Blacks are looking down on each and internalising a racist’s damning prophecy. And Dat was knowingly or unknowingly setting himself from the plantation or just question the ethical aspect of the plantation and its violent internalisation by someone like Ohayv.



As I make this connection In my mind’s eye I see Dat seating in his room, with Biko whispering these famous lines to guide his writing: “Liberation therefore is of paramount importance in the concept of Black Consciousness, for we cannot be conscious of ourselves and yet remain in bondage”. Black Consciousness adherents, I mean those that follow and honour that tradition adequately, centralise race discourse over class as Dat was doing that day. They wrestle with the legacy of racial oppression to do the “only thing in the world that’s worth the effort of starting: the end of the world, by God”.
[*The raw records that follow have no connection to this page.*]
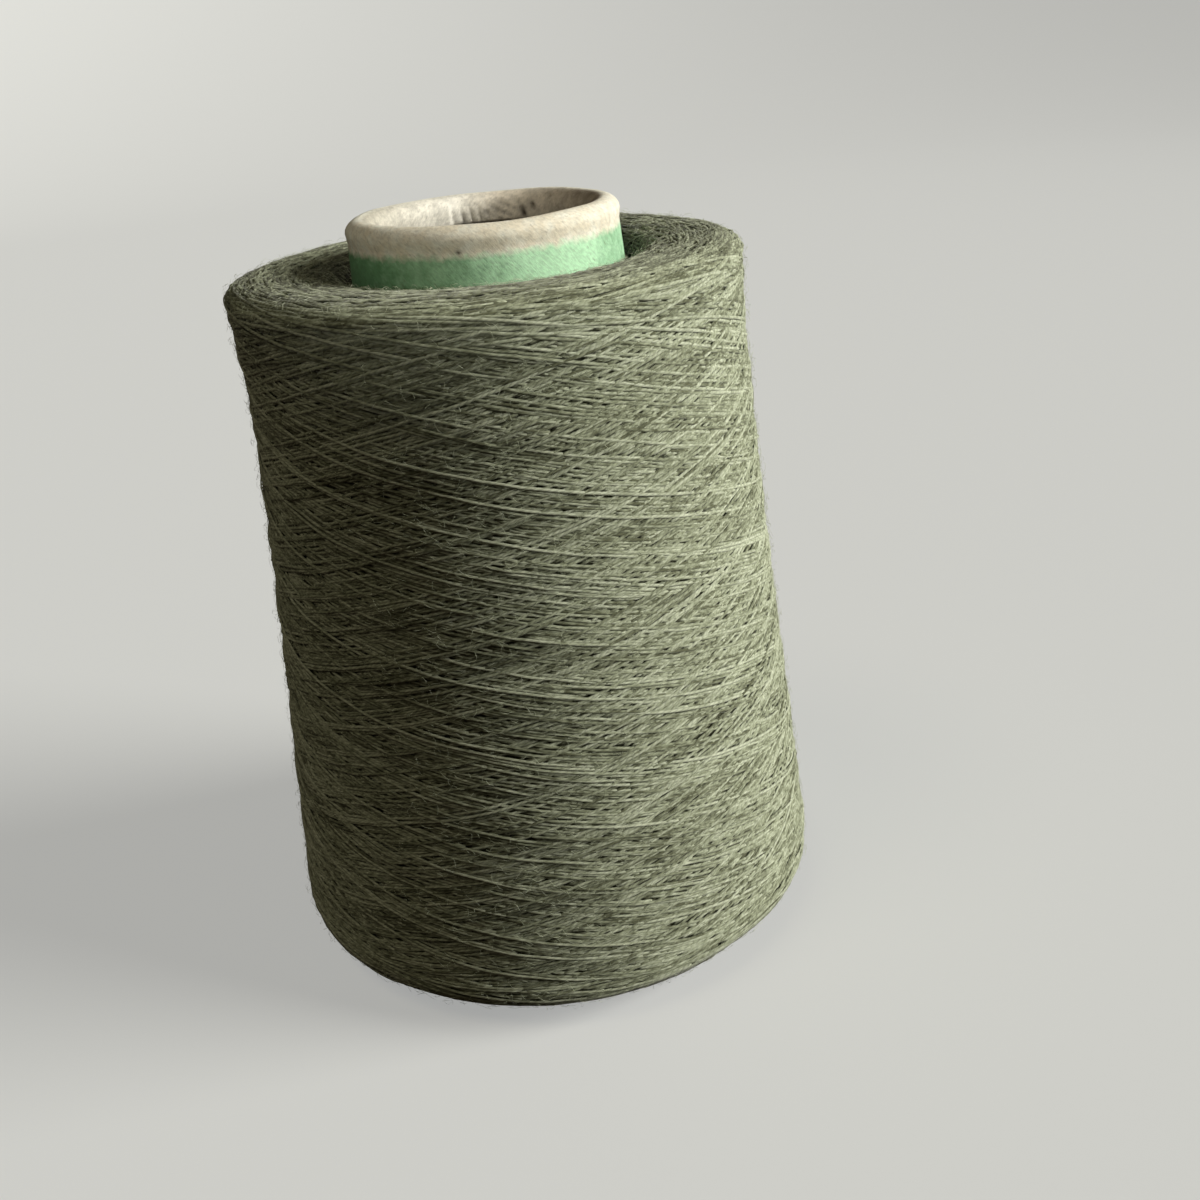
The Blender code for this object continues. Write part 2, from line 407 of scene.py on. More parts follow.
past_seam = (angle - SEAM_ANGLE) % math.tau
after_seam = smoothstep((math.pi - np.abs(past_seam - math.pi)) / SEAM_EDGE)
before_seam = ((SEAM_ANGLE - angle) % math.tau) < SEAM_RUN
hem_end = smoothstep((HEM_LINE - height) / HEM_EDGE)
hem_end *= smoothstep((HEM_SPREAD - np.abs(angle - HEM_MIDDLE)) / HEM_FADE)
moved = inside * (PLEAT_DEPTH * crimped * deeper * groove + HEM_STEP * hem_end)
moved += inside * SEAM_STEP * after_seam * before_seam * smoothstep(down / (3.0 * MM))
slanted = (angle + WRINKLE_LEAN * down) / WRINKLE_SPACING + uneven
wrinkle = (1.0 - np.abs(np.sin(math.pi * slanted))) ** 1.5
wrinkle *= smoothstep((down - WRINKLE_START) / WRINKLE_DEEPENING)
wrinkle *= np.exp(-(((angle - WRINKLE_MIDDLE) / WRINKLE_SPREAD) ** 2))
nipped = sum(
    np.exp(-(((angle - at) * radius / CRIMP_WIDTH) ** 2) - ((height - middle) / half) ** 4)
    for at, middle, half in CRIMPS
)
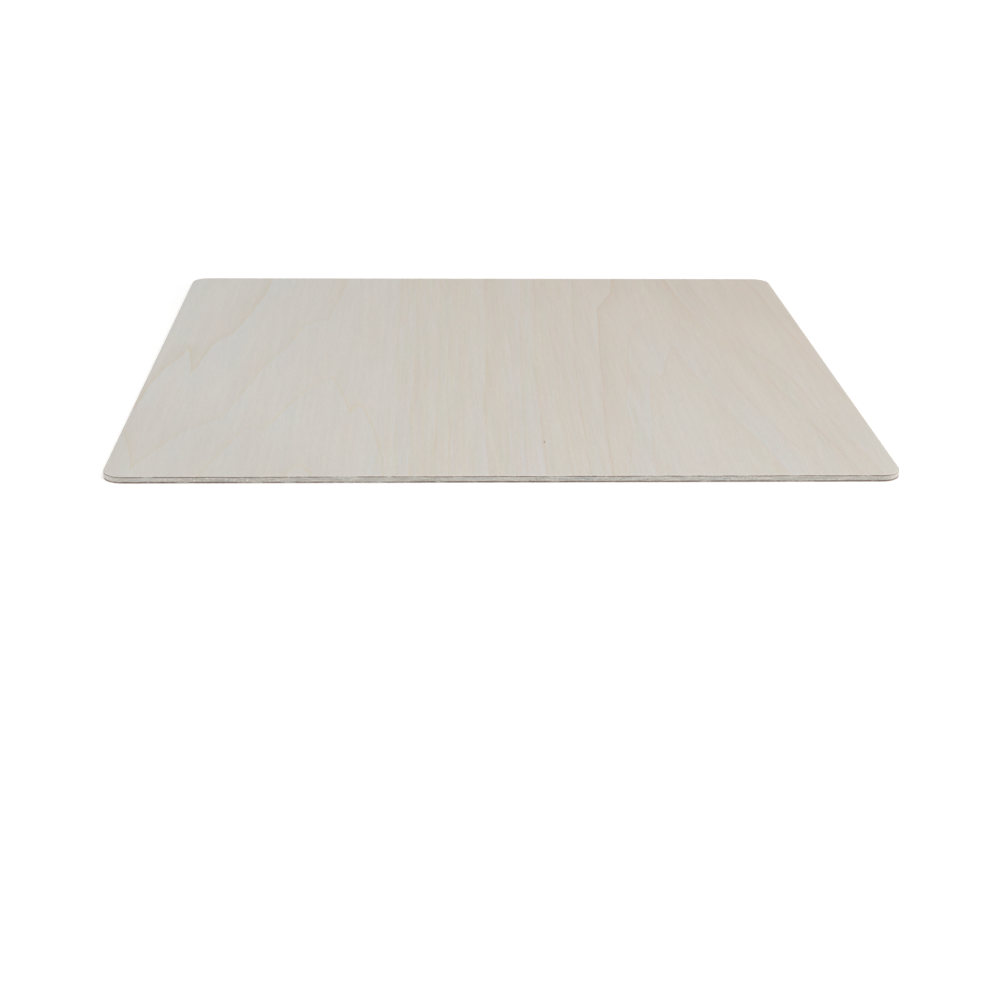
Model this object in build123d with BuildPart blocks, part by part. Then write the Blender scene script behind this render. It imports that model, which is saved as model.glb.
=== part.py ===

After the show I talk to Frizz about how we had a good performance but the questions Dats song raised were and are still haunting me. He tells me that if there are still artists asking such difficult question we not as alone as we always think we are. I shout out to him, Kusezanyiwa marora! He shouts back, Bolekaja, bolekaja like a demented fool. He says to me, “We ought to be a problem always like Dat in such shows, i.e. horrify these fucks with the black truth oko bra!” He says this as a disclaimer.”Dat must untangle himself from his dangerous reactionary love for the Ghetto in order to move theoretically forward. Kaloku the Ghetto is used by white supremacy as a reservoir for cheap expendable labour, and that's a problem mfethu”. Before I can engage him in defence of Dat. we are interrupted by a mob of heads wanting to give us props for yet another good performance! Zanele is excited and energised by the show, she is singing, suspida ngophangela ad naseaum, and I understand her excitement, it was her first time at a hiphop gig. Zimasa arrives and we congregate, and prepare to leave. A great night we had we all in agreement about that!